Noah #noahmovie #russellcrowe
So there’s a lot of stuff going on but Julia and I ended up hanging out and going to the movies today. We’re not getting back together or anything like that this is just part of being there for each other as friends and looking out for Little Tony and all that. So anyway, we went to see ‘Noah’.
Let me begin by saying I actually really enjoy Russell Crowe movies. ‘Master and Commander’ was terrific and ‘Gladiator’ remains one of my all time favorite historical-ish epics; the historical accuracy of ‘Gladiator’ can be understood by imagining a film made two thousand years from now about the year 1999, when Abraham Lincoln and Batman teamed up to defeat Hitler and save the Ewoks.

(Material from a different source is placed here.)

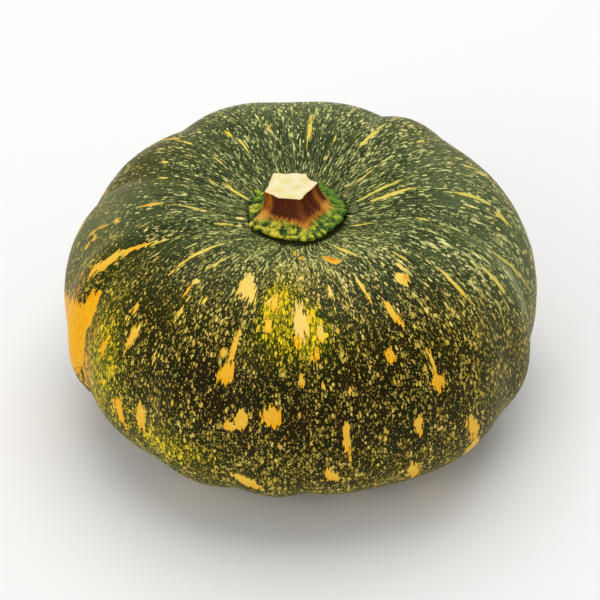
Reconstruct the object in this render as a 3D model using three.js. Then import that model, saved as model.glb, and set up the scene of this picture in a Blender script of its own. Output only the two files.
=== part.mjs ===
// A kabocha squash: one ribbed, flattened fruit with the cut stub of its stem.
// Millimetres, +Z up. The fruit stands on its blossom end with the stem on top, and the
// origin is on the ground, under the middle of the fruit's outline.
// An azimuth is in degrees round the fruit: 0 is +X, 90 is +Y and 270 is the front.
import * as THREE from "three";
import { mergeVertices } from "three/addons/utils/BufferGeometryUtils.js";

const { degToRad, euclideanModulo, lerp, smoothstep } = THREE.MathUtils;

// Size of the fruit, leaving out its ribs
const FRUIT_RADIUS = 105;
const EQUATOR_HEIGHT = 46;
const CREST_RADIUS = 53.6; // the highest ring of the crown
const CREST_HEIGHT = 105.4;
const FOOT_RADIUS = 32; // the lowest ring, round the blossom end
const FLANK_POWER = 2.28; // 2 would make the flanks elliptical, and more makes them squarer
const PRESSED_FLAT = 0.25; // how much of the foot is lost where the fruit rests

// The hollow in the crown, and the seat in it that the stem grows from
const RING_RADIUS = 22.4; // where the stem's flare meets the skin
const RING_HEIGHT = 96.3;
const CREASE_RADIUS = 18.2; // the skin's inner edge, under the flare
const CREASE_HEIGHT = 94.6;
const SEAT_RADIUS = 16.4;
const SEAT_HEIGHT = 93.2;
const CROWN_DRIFT = new THREE.Vector2(-1.9, 3.0); // from the fruit's axis to the stem's

// The blossom end: a shallow basin with a round corky scar in it
const BASIN_DEPTH = 4.6;
const SCAR_RADIUS = 7;
const SCAR_RELIEF = 1.1;

// Each furrow's azimuth, its depth, and how far the rib that follows it swells out
const FURROWS = [
  [44, 0.8, 1.4],
  [63, 2.0, -0.3],
  [94.5, 0.7, 1.5],
  [129, 2.4, -0.6],
  [164, 2.7, 0.6],
  [190, 0.8, 0.9],
  [204, 2.4, -0.6],
  [230, 2.0, 0.0],
  [252.5, 2.8, -1.2],
  [271, 3.8, -2.0],
  [297, 0.8, 1.1],
  [328, 1.7, 0.0],
  [347, 4.0, 0.4],
];
const FURROW_ROUNDING = 0.03; // 0 would make each furrow a sharp crease
const RIB_SHARE_AT_ENDS = 0.28; // how much of the ribs is left at the stem and the foot

// The stem's rows from its flare to its cut end: height above the skin's edge, and how much
// of the flare's outline is left there
const STEM_ROWS = [
  [1.8, 1.0],
  [3.2, 0.94],
  [4.4, 0.62],
  [6.4, 0.27],
  [9.2, 0.09],
  [12.6, 0.0],
  [15.3, 0.0],
];
const STEM_GAP = 0.3; // clearance between the stem and its seat
const STEM_NECK_HEIGHT = 1.7; // the straight foot of the stem, in its seat
const FLARE_DROOP = 0.4; // how steeply the flare's edge drops where it is narrow
const STEM_LEAN = new THREE.Vector2(-2.6, -1.5); // from the flare's middle to the cut end's

// Corners of the cut end and of the flare: azimuth and radius
const CUT_CORNERS = [
  [14, 11.8],
  [30, 9.2],
  [55, 11.4],
  [131, 12.5],
  [197, 12.0],
  [238, 9.8],
  [292, 10.1],
];
const FLARE_CORNERS = [
  [0, 21.8],
  [58, 21.6],
  [143, 21.8],
  [213, 25.2],
  [288, 23.0],
];
const FLARE_ROUNDNESS = 0.4; // 0 would leave the flare's sides straight
const SCALLOP_COUNT = 18;
const SCALLOP_RELIEF = 0.4;

// How finely the solids are divided
const FRUIT_SEGMENTS = 120;
const STEM_SEGMENTS = 90;
const FLANK_ANGLES = [0, 10, 20, 30, 40, 50, 60, 70, 79, 86, 90]; // from the equator
const CROWN_STEPS = 5;

// Where an azimuth falls in a ring of rows that start with an azimuth: the row before it,
// the row after it, and how far it is from one to the other, from 0 to 1.
function placeInRing(rows, azimuth) {
  const from = rows.findLastIndex((row) => row[0] <= azimuth);
  const before = rows.at(from);
  const after = rows[(from + 1) % rows.length];
  const width = euclideanModulo(after[0] - before[0], 360);
  return { before, after, share: euclideanModulo(azimuth - before[0], 360) / width };
}

// How far the ribs move the skin out at an azimuth: they swell between rounded furrows.
function ribRelief(azimuth) {
  const { before, after, share } = placeInRing(FURROWS, azimuth);
  const low = Math.sqrt(FURROW_ROUNDING);
  const high = Math.sqrt(1 + FURROW_ROUNDING);
  const arch = Math.sqrt(Math.sin(Math.PI * share) ** 2 + FURROW_ROUNDING);
  return lerp(-lerp(before[1], after[1], share), before[2], (arch - low) / (high - low));
}

// A quarter of the fruit's section: from the equator to its highest or lowest ring.
function flankPoint(ringRadius, rise, degrees) {
  const angle = degToRad(degrees);
  const out = Math.max(Math.cos(angle), 0) ** (2 / FLANK_POWER);
  const up = Math.sin(angle) ** (2 / FLANK_POWER);
  return new THREE.Vector2(lerp(ringRadius, FRUIT_RADIUS, out), EQUATOR_HEIGHT + rise * up);
}

// The crown's section between its crest and the skin's edge at the stem.
function crownPoint(share) {
  const fall = (smoothstep(share, 0, 1) + share ** 2) / 2;
  return new THREE.Vector2(
    lerp(CREST_RADIUS, RING_RADIUS, share),
    lerp(CREST_HEIGHT, RING_HEIGHT, fall),
  );
}

// The blossom end's section: the scar stands a little proud in the middle of its basin.
function blossomPoints() {
  return [
    [0, BASIN_DEPTH - SCAR_RELIEF / 2],
    [0.55 * SCAR_RADIUS, BASIN_DEPTH - SCAR_RELIEF],
    [SCAR_RADIUS, BASIN_DEPTH - SCAR_RELIEF / 2],
    [1.15 * SCAR_RADIUS, BASIN_DEPTH],
    [0.52 * FOOT_RADIUS, 0.6 * BASIN_DEPTH],
    [0.72 * FOOT_RADIUS, 0.24 * BASIN_DEPTH],
    [0.88 * FOOT_RADIUS, 0],
  ].map(([radius, height]) => new THREE.Vector2(radius, height));
}

// The fruit's half section, from the blossom scar out, up the flank and into the crown.
function fruitProfile() {
  const lowerFlank = FLANK_ANGLES.map((degrees) =>
    flankPoint(FOOT_RADIUS, -EQUATOR_HEIGHT - PRESSED_FLAT, degrees),
  );
  const upperFlank = FLANK_ANGLES.map((degrees) =>
    flankPoint(CREST_RADIUS, CREST_HEIGHT - EQUATOR_HEIGHT, degrees),
  );
  const crown = [];
  for (let i = 1; i <= CROWN_STEPS; i++) crown.push(crownPoint(i / CROWN_STEPS));
  return [
    ...blossomPoints(),
    ...lowerFlank.reverse(),
    ...upperFlank.slice(1),
    ...crown,
    new THREE.Vector2(CREASE_RADIUS, CREASE_HEIGHT),
    new THREE.Vector2(SEAT_RADIUS, SEAT_HEIGHT),
    new THREE.Vector2(0, SEAT_HEIGHT),
  ];
}

// The direction that a turned skin faces at each point of its half section.
function profileNormals(profile) {
  return profile.map((point, i) => {
    const before = profile[Math.max(i - 1, 0)];
    const after = profile[Math.min(i + 1, profile.length - 1)];
    const along = new THREE.Vector2().subVectors(after, before).normalize();
    return new THREE.Vector2(along.y, -along.x);
  });
}

// How strong the ribs are at each point of the section: full on the flank, faint towards
// both ends, and none on the scar and in the stem's seat.
function ribStrengths(profile) {
  const foot = blossomPoints().length;
  const ring = profile.findIndex((point) => point.y === RING_HEIGHT);
  return profile.map((point, i) => {
    if (i < foot) return RIB_SHARE_AT_ENDS * smoothstep(point.x, SCAR_RADIUS, FOOT_RADIUS);
    if (i > ring) return 0;
    const rise = Math.sin((Math.PI * (i - foot)) / (ring - foot));
    return lerp(RIB_SHARE_AT_ENDS, 1, Math.max(rise, 0) ** 0.8);
  });
}

// A body turned round +Z from a half section. shapeVertex moves each vertex, and is told its
// azimuth and its place in the section.
function turnedGeometry(profile, segments, shapeVertex) {
  const geometry = new THREE.LatheGeometry(profile, segments);
  geometry.rotateX(Math.PI / 2);
  geometry.deleteAttribute("normal");
  geometry.deleteAttribute("uv");
  const position = geometry.getAttribute("position");
  for (let i = 0; i < position.count; i++) {
    const row = i % profile.length;
    const turn = Math.floor(i / profile.length) % segments;
    const vertex = new THREE.Vector3();
    shapeVertex(vertex, (360 * turn) / segments, row);
    position.setXYZ(i, vertex.x, vertex.y, vertex.z);
  }
  return mergeVertices(geometry, 1e-3);
}

// The fruit: ribs swell its skin along the section's own normals, the crown drifts to the
// stem's side, and what would be under the ground is pressed flat.
function fruitGeometry() {
  const profile = fruitProfile();
  const normals = profileNormals(profile);
  const strengths = ribStrengths(profile);
  return turnedGeometry(profile, FRUIT_SEGMENTS, (vertex, azimuth, row) => {
    const relief = strengths[row] * ribRelief(azimuth);
    const radius = profile[row].x + normals[row].x * relief;
    const height = Math.max(profile[row].y + normals[row].y * relief, 0);
    const drift = height > EQUATOR_HEIGHT ? 1 - (radius / FRUIT_RADIUS) ** 2 : 0;
    const angle = degToRad(azimuth);
    vertex.set(
      radius * Math.cos(angle) + CROWN_DRIFT.x * drift,
      radius * Math.sin(angle) + CROWN_DRIFT.y * drift,
      height,
    );
  });
}

// The radius of a straight-sided outline at an azimuth.
function outlineRadius(corners, azimuth) {
  const { before, after } = placeInRing(corners, azimuth);
  const [start, end] = [before, after].map(([corner, radius]) => {
    const angle = degToRad(corner);
    return new THREE.Vector2(radius * Math.cos(angle), radius * Math.sin(angle));
  });
  const ray = new THREE.Vector2(Math.cos(degToRad(azimuth)), Math.sin(degToRad(azimuth)));
  return start.cross(end) / ray.cross(end.clone().sub(start));
}

// The flare's radius at an azimuth: five soft corners and a scalloped edge.
function flareRadius(azimuth) {
  const angular = outlineRadius(FLARE_CORNERS, azimuth);
  const scallop = SCALLOP_RELIEF * Math.cos(degToRad(SCALLOP_COUNT * azimuth));
  return lerp(angular, RING_RADIUS, FLARE_ROUNDNESS) + scallop;
}

// The stem: a round neck in its seat, a flare over the skin's edge, and an angular column
// that leans on its way up to the flat cut end.
function stemGeometry() {
  const base = SEAT_HEIGHT + STEM_GAP;
  const neckTop = base + STEM_NECK_HEIGHT;
  const neckRadius = SEAT_RADIUS - 2 * STEM_GAP;
  const column = STEM_ROWS.map(([rise]) => new THREE.Vector2(RING_RADIUS, RING_HEIGHT + rise));
  const top = column.at(-1).y;
  const neck = [
    new THREE.Vector2(0, base),
    new THREE.Vector2(neckRadius, base),
    new THREE.Vector2(neckRadius, neckTop),
  ];
  const profile = [...neck, ...column, new THREE.Vector2(0, top)];
  return turnedGeometry(profile, STEM_SEGMENTS, (vertex, azimuth, row) => {
    let radius = profile[row].x;
    let height = profile[row].y;
    const lean = smoothstep(height, neckTop, top);
    if (row >= neck.length && radius > 0) {
      const flare = STEM_ROWS[row - neck.length][1];
      radius = lerp(outlineRadius(CUT_CORNERS, azimuth), flareRadius(azimuth), flare);
      height -= FLARE_DROOP * flare * Math.max(RING_RADIUS - radius, 0);
    }
    const angle = degToRad(azimuth);
    vertex.set(
      radius * Math.cos(angle) + CROWN_DRIFT.x + STEM_LEAN.x * lean,
      radius * Math.sin(angle) + CROWN_DRIFT.y + STEM_LEAN.y * lean,
      height,
    );
  });
}

const rind = new THREE.MeshStandardMaterial({ color: 0x2e3a1c, roughness: 0.45, metalness: 0 });
const stalk = new THREE.MeshStandardMaterial({ color: 0x8a6a2c, roughness: 0.8, metalness: 0 });

const fruit = new THREE.Mesh(fruitGeometry(), rind);
fruit.name = "fruit";
const stem = new THREE.Mesh(stemGeometry(), stalk);
stem.name = "stem";

const outlineMiddle = new THREE.Box3().setFromObject(fruit).getCenter(new THREE.Vector3());
const grown = new THREE.Group();
grown.add(fruit, stem);
grown.position.set(-outlineMiddle.x, -outlineMiddle.y, 0);

const squash = new THREE.Group();
squash.add(grown);
export default squash;
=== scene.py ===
"""The looks of a kabocha squash: its skin, its cut stem and a plain pale studio.

Everything is in metres, +Z up, with the origin on the ground under the middle of the fruit's
outline. An azimuth is in degrees round the fruit: 0 is +X, 90 is +Y and 270 is the front. An arc
is the way along the skin from the edge of the stem's flare, outwards and down.
"""

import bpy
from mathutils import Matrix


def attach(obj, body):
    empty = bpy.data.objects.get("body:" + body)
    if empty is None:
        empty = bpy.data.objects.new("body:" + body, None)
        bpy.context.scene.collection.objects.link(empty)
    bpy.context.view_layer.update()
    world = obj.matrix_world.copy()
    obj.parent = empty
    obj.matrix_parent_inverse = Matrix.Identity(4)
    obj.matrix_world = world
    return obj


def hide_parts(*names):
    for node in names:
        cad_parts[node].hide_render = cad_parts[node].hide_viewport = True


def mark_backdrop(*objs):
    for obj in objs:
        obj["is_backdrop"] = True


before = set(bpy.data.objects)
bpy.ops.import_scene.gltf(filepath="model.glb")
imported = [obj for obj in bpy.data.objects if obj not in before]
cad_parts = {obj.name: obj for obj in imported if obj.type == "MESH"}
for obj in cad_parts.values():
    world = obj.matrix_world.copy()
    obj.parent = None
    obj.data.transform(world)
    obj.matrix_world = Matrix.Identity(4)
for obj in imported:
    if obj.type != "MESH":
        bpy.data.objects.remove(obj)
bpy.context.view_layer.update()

import itertools
import logging
import math
import random
from dataclasses import dataclass
from enum import Enum
from typing import ClassVar, Sequence

import bmesh
import bpy
import numpy as np
from mathutils import Vector

MM = 0.001
LOG = logging.getLogger("squash")

NOISE_DIRECTION = (12.9898, 78.233, 37.719)
NOISE_SCALE = 43758.5453
SEED_DIRECTION = np.array([1.0, 2.3, -1.7])
SECTION_STRIPS = 8
MERGE_DISTANCE = 0.001 * MM

Colour = tuple[float, float, float, float]


def paint(red: int, green: int, blue: int) -> Colour:
    """A display colour, from 0 to 255 a channel, as the linear colour that a shader takes."""
    channels = [c / 255 for c in (red, green, blue)]
    linear = [c / 12.92 if c <= 0.04045 else ((c + 0.055) / 1.055) ** 2.4 for c in channels]
    return (linear[0], linear[1], linear[2], 1.0)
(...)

That’s how awesome ‘Gladiator’ is; it is the movie Romans would have made about themselves if they could have made movies. ‘Noah’ pretty much does to the Book of Genesis what ‘Gladiator’ did to Roman history; turning the Gracchi Brothers into one guy and shifting him forward two hundred years isn’t much different from turning Methuselah into Obi Wan Ka-Gandalf. Except probably that nobody cares about the Gracchi nearly as much as people care about the Bible. That would probably explain that one lady who stormed out of the theater screaming about how the film was an ‘abomination against God’.
What struck me as strange is that she had waited until nearly four fifths of the film had passed before storming out; I thought that the giant rock monsters whom Noah befriended in the early scenes had already established that the movie was going to be straight-up blasphemy by conservative standards. Which is also strange because the film explicitly presents a creationist interpretation of the story for the most part; the world is literally different before the Deluge in that stars are visible in the daytime sky, there are no natural carnivores, and the attention to the details of the many apologists who have rationalized the pragmatic problems Noah would have faced has clearly been paid in full. This makes the deviations more glaring and puzzling; they get every detail right in the strange coda where Noah passes out drunk and naked but ignore essential facts of the story to create artificial tension and fulfill the demands of formula. The grafting of the story of the terrible test that Abraham faced onto Noah’s tale does work in terms of communicating the essential truth of the myth even as it is the largest deviation of all from the Genesis account. In this, there’s no surprise to me that this was what most likely sent the woman shrieking from the theater.
I was not offended and enjoyed the film for all of its goofy grandeur; I appreciated that it was trying to embrace the Noah myth head on and this is probably what is going to confound many who see it. On the one hand, a Young Earth Creationist should be pleased to see their vision of a literal reading of Genesis brought to the screen with state of the art special effects and a big name cast. On the other hand, a Young Earth Creationist seeing their vision brought to life should be embarrassed to realize their theology is less sophisticated than a game of Dungeons and Dragons. It is an elegant demonstration that a literal reading of an ancient sacred text is bound to produce a confusing muddle of nonsense.